WHEN TO WATCH: Your older cousin whom you don’t see that often and one of her friends are staying with you for the weekend while they attend their high school friend’s wedding. (You aren’t invited to said wedding.) When they get home from the rehearsal dinner, the three of you make awkward conversation about jobs and dating and the price of apartments in your city (so much higher than it used to be!), but they’re a little tipsy and things are going from bad to worse. You’re about to fake a headache and sneak off to bed when you remember that The Golden Girls airs every night from midnight to 2:00 am on the Hallmark Channel. Fancy-Wedding-Updo“How about some TV?” you say. “Oh look, The Golden Girls is on.” You wait for their reply. Invariably, they’ll say they love The Golden Girls. Everybody loves The Golden Girls, even your cool cousin and her friend who both have weirdly perfect eyebrows and are just the right amount of tan and one of whom did fancy braids just for the rehearsal dinner (you’ve never been able to pull of fancy braids, not even at actual weddings, let alone rehearsal dinners).

EPISODE GUIDE: You’ll watch whatever episode is on, but if things go your way it will be a mid-series episode featuring at least one of the following scenarios: Dorothy and Sophia have a mother-daughter conflict, Blanche stands up to someone attempting to slut-shame her, Rose has a problem at work and asks Dorothy for advice, some sort of date mix-up occurs (the guy is married, or Blanche and Dorothy both have blind dates with the same person, or the guy is way younger or older than everyone thought he’d be, or he dies in bed, or something). Invariably, Dorothy will be the funniest and Blanche will be the sexiest and Rose will be the sweetest and you’ll kind of wish Sophia didn’t get quite as much air time. Whichever four episodes are on (bless you, Hallmark Channel, for airing four episodes a night); you can count on shoulder pads, bawdy jokes, and QT on the lanai. And since The Golden Girls is an old-school “lessons and hugs” sitcom, the conflicts wrap up quickly and you don’t need to keep track of any information between episodes. Perfect for when you’re already a little drunk and looking to get more so.

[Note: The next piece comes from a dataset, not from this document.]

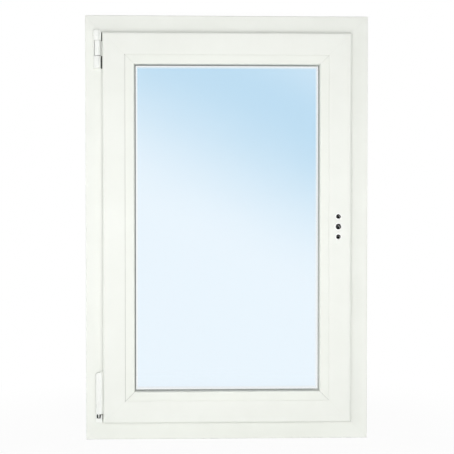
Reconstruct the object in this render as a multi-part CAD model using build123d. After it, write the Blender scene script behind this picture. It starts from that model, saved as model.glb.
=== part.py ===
from build123d import *
import os

os.makedirs("parts", exist_ok=True)

# PVC tilt-and-turn window, closed: a mitred outer frame, a mitred sash that laps over it
# on the room side, snapped-in glazing beads, a sealed double-glazed unit and the hardware.
# The room side faces -Y, +Z is up, and the origin is on the middle of the sill's foot.
# Profiles are drawn as (inset from the frame's outer edge, depth along Y), in millimetres.

# Outer frame
width = 600.0
height = 900.0
frame_depth = 60.0
frame_body = 43.0                # outer edge to the rebate's floor
frame_leg_height = 20.0          # weather leg above the rebate's floor
frame_leg_thickness = 14.0
frame_edge_radius = 2.0
frame_lip_radius = 3.0
clip_groove_width = 8.0          # grooves round the outside that take extension profiles
clip_groove_depth = 4.0
clip_groove_offset = 18.0

# Sash
frame_reveal = 37.0              # frame that shows outside the sash
sash_flange = 18.0               # sash edge to its hardware groove face
sash_face = 47.5                 # sash edge to the glazing bead
sash_proud = 18.0                # the sash stands this far into the room
room_seal_gap = 5.0              # sash flange to frame
weather_seal_gap = 4.0           # sash to the frame's weather leg
sash_edge_radius = 5.0
sash_bevel = 6.0                 # weather-side bevel beside the glass
hardware_groove_width = 16.0
hardware_groove_depth = 2.5
hardware_groove_setback = 13.0   # flange's back to the groove's centre line

# Walls of the hollow profiles and the steel inside them
wall = 2.8
web = 1.5
steel = 1.5
steel_clearance = 0.3

# Glazing
pane_thickness = 4.0
cavity = 16.0
glazing_seal = 3.0
glass_clearance = 5.0            # pane edge to the glazing rebate's floor
upstand_height = 15.8            # glazing rebate's weather side, lower than the bead
bead_height = 20.0
bead_depth = 16.0
bead_nose_length = 2.0
bead_nose_drop = 2.0
bead_nose_radius = 2.0
bead_foot = 2.5
joint_radius = 0.8               # softened edges either side of the bead joint
gasket_show = 1.7                # dark line of gasket beside the bead
gasket_grip = 4.6                # part of the gasket clamped on the glass
gasket_lip = 1.6                 # thickness of the gasket's edge on the glass
spacer_height = 6.5
spacer_wall = 0.5
spacer_inset = 4.5               # pane edge to the spacer's back
packer_length = 80.0
packer_corner_offset = 75.0

# Handle fixing, left bare
handle_inset = 27.5              # sash edge to the spindle's axis
handle_rise = 3.4                # spindle above the window's middle
handle_screw_spacing = 43.0
lug_hole_radius = 5.0
spindle_hole_radius = 6.0
spindle_square = 7.0

# Locking gear
gear_thickness = 12.0
gear_width = 22.0
gear_length = 96.0
gear_corner_radius = 3.0
gear_screw_radius = 2.1
gear_clearance = 0.3
follower_radius = 5.8
follower_clearance = 0.1
faceplate_thickness = 2.0
faceplate_side_clearance = 0.2
faceplate_end_gap = 30.0         # groove corner to the faceplate's end
cam_radius = 4.0
cam_neck_radius = 2.5
cam_head = 2.0
cam_height = 8.0
cam_spacing = 260.0              # handle to each cam
striker_length = 50.0
striker_thickness = 2.5
striker_edge_gap = 2.0
striker_lip = 3.0
striker_lip_height = 9.0
striker_lip_gap = 0.5            # cam to the lip it pulls against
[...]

WHAT TO WEAR: If things are really going well, suggest throwing on some fancy robes or shoulder-padded jackets to keep the mood light. These are guests in your home, so it’s your duty to provide them with all the satin, nylon, and rayon they can handle. Since you stayed in while they were at dinner, you might already be wearing one of your Golden Girls robes (you have several) when they get back. Perfect!

CONSUMABLES: Cheesecake, obviously, and wine. If it’s hot out or you happen to have the ingredients lying around anyway (you do, but act like it’s a coincidence), consider making a Miami-friendly tropical drink like a mojito, or a Blanche-approved mint julep. You can eat or drink pretty much anything while watching The Golden Girls as long as you set out four forks per plate.

FUN FACTS: A good hostess always has a few tidbits of information up her sleeve. For example, did you know that Rue McLanahan was originally meant to play the role of Rose, and Betty White was to play Blanche? Or that Elaine Stritch originally cast as Dorothy? Or that Mitch Hurwitz, the creator of Arrested Development, got his start writing dirty jokes for The Golden Girls? Your cousin and her friend probably didn’t know that stuff either, so wow them with your knowledge! (During the commercial breaks, of course.) A few mojitos in, you’ll be tempted to play the “Which Golden Girl are you?” game. This is risky. Only do this if you know without a doubt that you are the Dorothy, the smart one, able to fell your enemies with a single withering glance. Because lovable as they are, each Golden Girl has her share of bad qualities, and you don’t want to get into a situation where everyone’s trying to decide who’s the dumbest, or who’s the least relevant, or who’s had sex with the most people. If the mood is right, suggest going to that karaoke bar up the street that has “Thank You for Being a Friend” in the songbook. The mood will probably not be this right (it’s a good show, but it’s just a show) but you should have the plan in your back pocket anyway. RESULTS: If the Golden Girls do their job, your cousin and her friend will have a blast at your house and you’ll go from being the younger, dorkier cousin at Thanksgiving to being known for your good taste, well-stocked liquor cabinet, and pop-culture expertise. Because when The Golden Girls works, its message of ladyfriendship transcends awkwardness and braid jealousy. Instead of fearing competition from other women, aging, and the irrelevancy we’re promised after age 40, Dorothy, Rose, Blanche, and Sophia serve as a reminder that we can have something more, something better. “Women should support one another,” they say. “You look great in that rayon robe,” they say. “Want some cheesecake?”